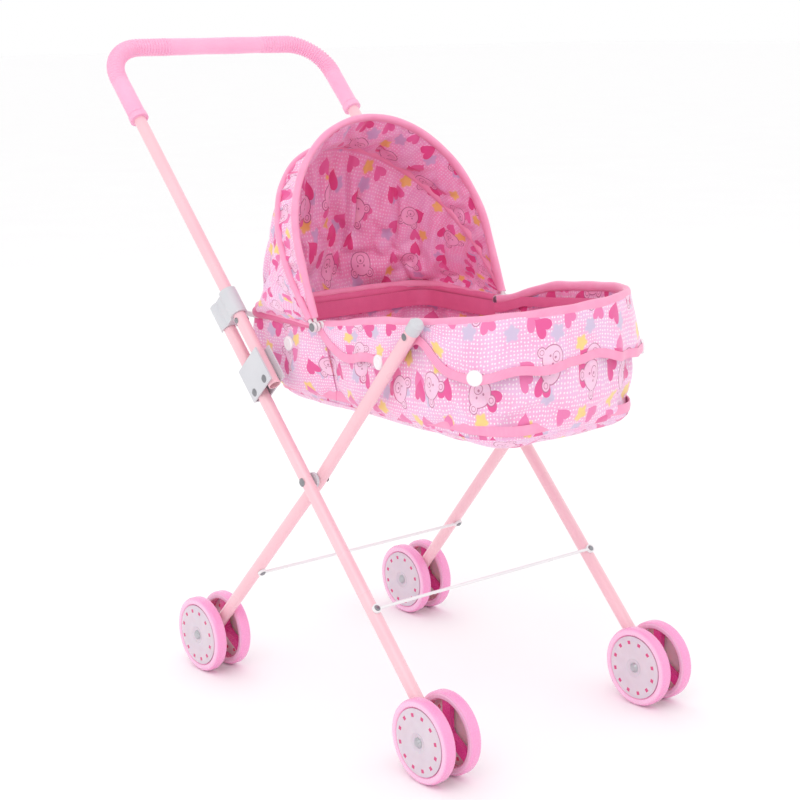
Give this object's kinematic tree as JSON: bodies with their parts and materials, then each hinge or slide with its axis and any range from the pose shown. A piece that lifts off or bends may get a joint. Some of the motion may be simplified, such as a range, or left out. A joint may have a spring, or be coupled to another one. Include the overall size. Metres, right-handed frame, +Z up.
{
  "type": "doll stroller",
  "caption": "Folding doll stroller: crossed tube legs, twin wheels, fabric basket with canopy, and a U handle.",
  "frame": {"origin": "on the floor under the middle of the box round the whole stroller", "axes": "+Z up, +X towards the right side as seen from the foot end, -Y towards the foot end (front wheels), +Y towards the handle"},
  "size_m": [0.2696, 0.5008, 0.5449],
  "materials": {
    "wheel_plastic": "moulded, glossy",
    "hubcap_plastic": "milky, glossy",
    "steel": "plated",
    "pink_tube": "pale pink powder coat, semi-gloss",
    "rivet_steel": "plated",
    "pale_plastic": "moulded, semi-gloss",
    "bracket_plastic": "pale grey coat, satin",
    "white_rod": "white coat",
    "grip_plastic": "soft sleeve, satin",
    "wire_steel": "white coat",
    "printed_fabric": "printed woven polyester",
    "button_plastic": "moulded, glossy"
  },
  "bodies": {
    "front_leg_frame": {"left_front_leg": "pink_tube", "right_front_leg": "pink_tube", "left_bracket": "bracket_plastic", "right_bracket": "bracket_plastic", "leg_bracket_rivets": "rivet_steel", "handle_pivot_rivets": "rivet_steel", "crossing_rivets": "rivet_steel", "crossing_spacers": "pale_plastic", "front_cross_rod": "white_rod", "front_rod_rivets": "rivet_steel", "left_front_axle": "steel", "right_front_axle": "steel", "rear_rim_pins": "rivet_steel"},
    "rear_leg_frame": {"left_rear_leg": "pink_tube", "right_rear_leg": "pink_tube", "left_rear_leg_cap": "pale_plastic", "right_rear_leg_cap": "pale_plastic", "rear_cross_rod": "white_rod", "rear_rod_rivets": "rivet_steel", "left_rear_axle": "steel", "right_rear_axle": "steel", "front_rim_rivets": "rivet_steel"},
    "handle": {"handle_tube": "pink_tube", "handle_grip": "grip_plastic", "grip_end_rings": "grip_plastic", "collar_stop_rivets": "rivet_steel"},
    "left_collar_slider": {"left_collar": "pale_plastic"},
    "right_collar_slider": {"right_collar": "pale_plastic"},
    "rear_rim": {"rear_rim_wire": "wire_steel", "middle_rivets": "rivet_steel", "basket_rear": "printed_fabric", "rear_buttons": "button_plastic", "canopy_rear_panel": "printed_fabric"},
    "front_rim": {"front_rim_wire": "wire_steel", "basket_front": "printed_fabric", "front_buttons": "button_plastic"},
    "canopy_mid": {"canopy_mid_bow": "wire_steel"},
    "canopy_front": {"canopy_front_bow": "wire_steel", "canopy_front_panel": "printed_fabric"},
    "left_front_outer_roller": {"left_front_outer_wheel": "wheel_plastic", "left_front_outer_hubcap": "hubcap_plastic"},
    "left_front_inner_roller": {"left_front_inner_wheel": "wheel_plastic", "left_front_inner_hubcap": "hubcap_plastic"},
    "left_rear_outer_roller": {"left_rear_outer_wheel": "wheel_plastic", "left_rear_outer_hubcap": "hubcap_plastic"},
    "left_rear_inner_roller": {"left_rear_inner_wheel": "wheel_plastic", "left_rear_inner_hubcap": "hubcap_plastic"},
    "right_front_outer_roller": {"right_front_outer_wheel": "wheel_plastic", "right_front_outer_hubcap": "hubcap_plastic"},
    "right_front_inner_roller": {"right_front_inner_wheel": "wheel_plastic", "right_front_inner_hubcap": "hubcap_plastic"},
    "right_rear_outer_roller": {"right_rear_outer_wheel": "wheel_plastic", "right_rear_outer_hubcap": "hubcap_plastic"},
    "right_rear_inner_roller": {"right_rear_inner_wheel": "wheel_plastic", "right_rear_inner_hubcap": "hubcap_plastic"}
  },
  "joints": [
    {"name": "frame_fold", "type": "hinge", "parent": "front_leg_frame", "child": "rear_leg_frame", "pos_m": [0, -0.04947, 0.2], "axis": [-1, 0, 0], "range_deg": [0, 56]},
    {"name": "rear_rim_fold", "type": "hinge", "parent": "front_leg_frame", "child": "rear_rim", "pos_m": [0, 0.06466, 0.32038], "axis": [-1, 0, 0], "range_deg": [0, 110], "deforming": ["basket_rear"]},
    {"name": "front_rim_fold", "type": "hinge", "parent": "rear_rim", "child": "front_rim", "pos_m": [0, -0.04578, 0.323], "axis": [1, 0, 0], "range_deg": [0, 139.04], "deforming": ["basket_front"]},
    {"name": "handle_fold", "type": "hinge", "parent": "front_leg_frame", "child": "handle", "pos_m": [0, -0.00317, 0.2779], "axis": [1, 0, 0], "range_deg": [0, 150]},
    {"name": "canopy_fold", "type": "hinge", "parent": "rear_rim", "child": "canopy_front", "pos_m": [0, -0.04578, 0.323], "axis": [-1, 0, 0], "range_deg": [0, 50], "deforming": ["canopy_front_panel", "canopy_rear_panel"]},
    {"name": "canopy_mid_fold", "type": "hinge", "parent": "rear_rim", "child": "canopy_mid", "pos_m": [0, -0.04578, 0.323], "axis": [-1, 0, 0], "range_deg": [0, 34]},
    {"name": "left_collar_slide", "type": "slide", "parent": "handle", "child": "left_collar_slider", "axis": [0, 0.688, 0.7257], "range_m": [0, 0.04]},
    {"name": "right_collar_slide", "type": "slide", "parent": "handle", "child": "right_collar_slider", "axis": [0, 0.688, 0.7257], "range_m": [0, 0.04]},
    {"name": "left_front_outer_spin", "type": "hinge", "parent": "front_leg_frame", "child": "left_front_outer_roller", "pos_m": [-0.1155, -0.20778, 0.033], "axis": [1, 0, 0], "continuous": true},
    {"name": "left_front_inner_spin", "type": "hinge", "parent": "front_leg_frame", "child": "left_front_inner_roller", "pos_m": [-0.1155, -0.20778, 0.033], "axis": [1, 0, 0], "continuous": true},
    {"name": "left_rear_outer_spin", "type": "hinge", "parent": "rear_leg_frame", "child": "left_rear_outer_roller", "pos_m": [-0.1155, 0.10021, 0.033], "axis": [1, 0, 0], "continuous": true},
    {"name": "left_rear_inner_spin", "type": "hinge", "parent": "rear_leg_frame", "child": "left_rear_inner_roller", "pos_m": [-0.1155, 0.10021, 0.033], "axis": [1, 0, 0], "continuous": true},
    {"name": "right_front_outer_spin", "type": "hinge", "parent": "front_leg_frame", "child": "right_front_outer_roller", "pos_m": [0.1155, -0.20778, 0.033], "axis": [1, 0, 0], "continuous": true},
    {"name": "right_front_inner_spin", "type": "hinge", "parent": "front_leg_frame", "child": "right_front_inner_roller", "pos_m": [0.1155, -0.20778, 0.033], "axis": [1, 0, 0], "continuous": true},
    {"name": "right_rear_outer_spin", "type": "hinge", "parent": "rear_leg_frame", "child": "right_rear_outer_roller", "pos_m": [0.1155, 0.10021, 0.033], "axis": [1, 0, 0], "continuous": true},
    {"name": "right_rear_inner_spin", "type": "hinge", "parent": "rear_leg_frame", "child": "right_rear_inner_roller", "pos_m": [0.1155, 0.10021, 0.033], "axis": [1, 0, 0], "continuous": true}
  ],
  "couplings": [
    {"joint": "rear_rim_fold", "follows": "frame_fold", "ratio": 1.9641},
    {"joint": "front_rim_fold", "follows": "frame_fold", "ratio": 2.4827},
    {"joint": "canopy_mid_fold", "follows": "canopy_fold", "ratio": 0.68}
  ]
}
──────
Written task:
Set down the listing in full, keeping every word exactly as it is.

Reply to the task:
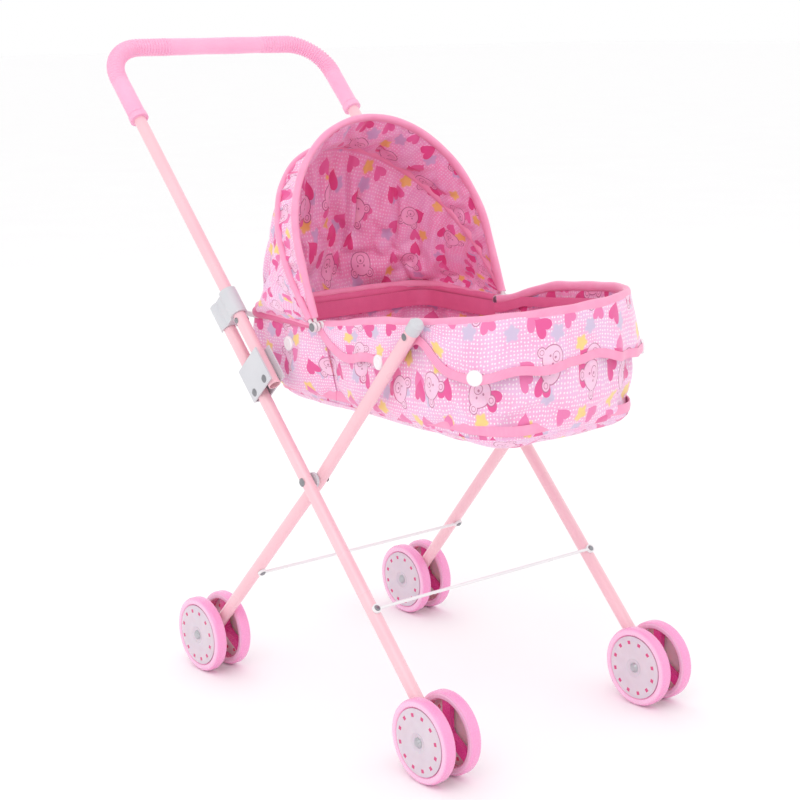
Give this object's kinematic tree as JSON: bodies with their parts and materials, then each hinge or slide with its axis and any range from the pose shown. A piece that lifts off or bends may get a joint. Some of the motion may be simplified, such as a range, or left out. A joint may have a spring, or be coupled to another one. Include the overall size. Metres, right-handed frame, +Z up.
{
  "type": "doll stroller",
  "caption": "Folding doll stroller: crossed tube legs, twin wheels, fabric basket with canopy, and a U handle.",
  "frame": {"origin": "on the floor under the middle of the box round the whole stroller", "axes": "+Z up, +X towards the right side as seen from the foot end, -Y towards the foot end (front wheels), +Y towards the handle"},
  "size_m": [0.2696, 0.5008, 0.5449],
  "materials": {
    "wheel_plastic": "moulded, glossy",
    "hubcap_plastic": "milky, glossy",
    "steel": "plated",
    "pink_tube": "pale pink powder coat, semi-gloss",
    "rivet_steel": "plated",
    "pale_plastic": "moulded, semi-gloss",
    "bracket_plastic": "pale grey coat, satin",
    "white_rod": "white coat",
    "grip_plastic": "soft sleeve, satin",
    "wire_steel": "white coat",
    "printed_fabric": "printed woven polyester",
    "button_plastic": "moulded, glossy"
  },
  "bodies": {
    "front_leg_frame": {"left_front_leg": "pink_tube", "right_front_leg": "pink_tube", "left_bracket": "bracket_plastic", "right_bracket": "bracket_plastic", "leg_bracket_rivets": "rivet_steel", "handle_pivot_rivets": "rivet_steel", "crossing_rivets": "rivet_steel", "crossing_spacers": "pale_plastic", "front_cross_rod": "white_rod", "front_rod_rivets": "rivet_steel", "left_front_axle": "steel", "right_front_axle": "steel", "rear_rim_pins": "rivet_steel"},
    "rear_leg_frame": {"left_rear_leg": "pink_tube", "right_rear_leg": "pink_tube", "left_rear_leg_cap": "pale_plastic", "right_rear_leg_cap": "pale_plastic", "rear_cross_rod": "white_rod", "rear_rod_rivets": "rivet_steel", "left_rear_axle": "steel", "right_rear_axle": "steel", "front_rim_rivets": "rivet_steel"},
    "handle": {"handle_tube": "pink_tube", "handle_grip": "grip_plastic", "grip_end_rings": "grip_plastic", "collar_stop_rivets": "rivet_steel"},
    "left_collar_slider": {"left_collar": "pale_plastic"},
    "right_collar_slider": {"right_collar": "pale_plastic"},
    "rear_rim": {"rear_rim_wire": "wire_steel", "middle_rivets": "rivet_steel", "basket_rear": "printed_fabric", "rear_buttons": "button_plastic", "canopy_rear_panel": "printed_fabric"},
    "front_rim": {"front_rim_wire": "wire_steel", "basket_front": "printed_fabric", "front_buttons": "button_plastic"},
    "canopy_mid": {"canopy_mid_bow": "wire_steel"},
    "canopy_front": {"canopy_front_bow": "wire_steel", "canopy_front_panel": "printed_fabric"},
    "left_front_outer_roller": {"left_front_outer_wheel": "wheel_plastic", "left_front_outer_hubcap": "hubcap_plastic"},
    "left_front_inner_roller": {"left_front_inner_wheel": "wheel_plastic", "left_front_inner_hubcap": "hubcap_plastic"},
    "left_rear_outer_roller": {"left_rear_outer_wheel": "wheel_plastic", "left_rear_outer_hubcap": "hubcap_plastic"},
    "left_rear_inner_roller": {"left_rear_inner_wheel": "wheel_plastic", "left_rear_inner_hubcap": "hubcap_plastic"},
    "right_front_outer_roller": {"right_front_outer_wheel": "wheel_plastic", "right_front_outer_hubcap": "hubcap_plastic"},
    "right_front_inner_roller": {"right_front_inner_wheel": "wheel_plastic", "right_front_inner_hubcap": "hubcap_plastic"},
    "right_rear_outer_roller": {"right_rear_outer_wheel": "wheel_plastic", "right_rear_outer_hubcap": "hubcap_plastic"},
    "right_rear_inner_roller": {"right_rear_inner_wheel": "wheel_plastic", "right_rear_inner_hubcap": "hubcap_plastic"}
  },
  "joints": [
    {"name": "frame_fold", "type": "hinge", "parent": "front_leg_frame", "child": "rear_leg_frame", "pos_m": [0, -0.04947, 0.2], "axis": [-1, 0, 0], "range_deg": [0, 56]},
    {"name": "rear_rim_fold", "type": "hinge", "parent": "front_leg_frame", "child": "rear_rim", "pos_m": [0, 0.06466, 0.32038], "axis": [-1, 0, 0], "range_deg": [0, 110], "deforming": ["basket_rear"]},
    {"name": "front_rim_fold", "type": "hinge", "parent": "rear_rim", "child": "front_rim", "pos_m": [0, -0.04578, 0.323], "axis": [1, 0, 0], "range_deg": [0, 139.04], "deforming": ["basket_front"]},
    {"name": "handle_fold", "type": "hinge", "parent": "front_leg_frame", "child": "handle", "pos_m": [0, -0.00317, 0.2779], "axis": [1, 0, 0], "range_deg": [0, 150]},
    {"name": "canopy_fold", "type": "hinge", "parent": "rear_rim", "child": "canopy_front", "pos_m": [0, -0.04578, 0.323], "axis": [-1, 0, 0], "range_deg": [0, 50], "deforming": ["canopy_front_panel", "canopy_rear_panel"]},
    {"name": "canopy_mid_fold", "type": "hinge", "parent": "rear_rim", "child": "canopy_mid", "pos_m": [0, -0.04578, 0.323], "axis": [-1, 0, 0], "range_deg": [0, 34]},
    {"name": "left_collar_slide", "type": "slide", "parent": "handle", "child": "left_collar_slider", "axis": [0, 0.688, 0.7257], "range_m": [0, 0.04]},
    {"name": "right_collar_slide", "type": "slide", "parent": "handle", "child": "right_collar_slider", "axis": [0, 0.688, 0.7257], "range_m": [0, 0.04]},
    {"name": "left_front_outer_spin", "type": "hinge", "parent": "front_leg_frame", "child": "left_front_outer_roller", "pos_m": [-0.1155, -0.20778, 0.033], "axis": [1, 0, 0], "continuous": true},
    {"name": "left_front_inner_spin", "type": "hinge", "parent": "front_leg_frame", "child": "left_front_inner_roller", "pos_m": [-0.1155, -0.20778, 0.033], "axis": [1, 0, 0], "continuous": true},
    {"name": "left_rear_outer_spin", "type": "hinge", "parent": "rear_leg_frame", "child": "left_rear_outer_roller", "pos_m": [-0.1155, 0.10021, 0.033], "axis": [1, 0, 0], "continuous": true},
    {"name": "left_rear_inner_spin", "type": "hinge", "parent": "rear_leg_frame", "child": "left_rear_inner_roller", "pos_m": [-0.1155, 0.10021, 0.033], "axis": [1, 0, 0], "continuous": true},
    {"name": "right_front_outer_spin", "type": "hinge", "parent": "front_leg_frame", "child": "right_front_outer_roller", "pos_m": [0.1155, -0.20778, 0.033], "axis": [1, 0, 0], "continuous": true},
    {"name": "right_front_inner_spin", "type": "hinge", "parent": "front_leg_frame", "child": "right_front_inner_roller", "pos_m": [0.1155, -0.20778, 0.033], "axis": [1, 0, 0], "continuous": true},
    {"name": "right_rear_outer_spin", "type": "hinge", "parent": "rear_leg_frame", "child": "right_rear_outer_roller", "pos_m": [0.1155, 0.10021, 0.033], "axis": [1, 0, 0], "continuous": true},
    {"name": "right_rear_inner_spin", "type": "hinge", "parent": "rear_leg_frame", "child": "right_rear_inner_roller", "pos_m": [0.1155, 0.10021, 0.033], "axis": [1, 0, 0], "continuous": true}
  ],
  "couplings": [
    {"joint": "rear_rim_fold", "follows": "frame_fold", "ratio": 1.9641},
    {"joint": "front_rim_fold", "follows": "frame_fold", "ratio": 2.4827},
    {"joint": "canopy_mid_fold", "follows": "canopy_fold", "ratio": 0.68}
  ]
}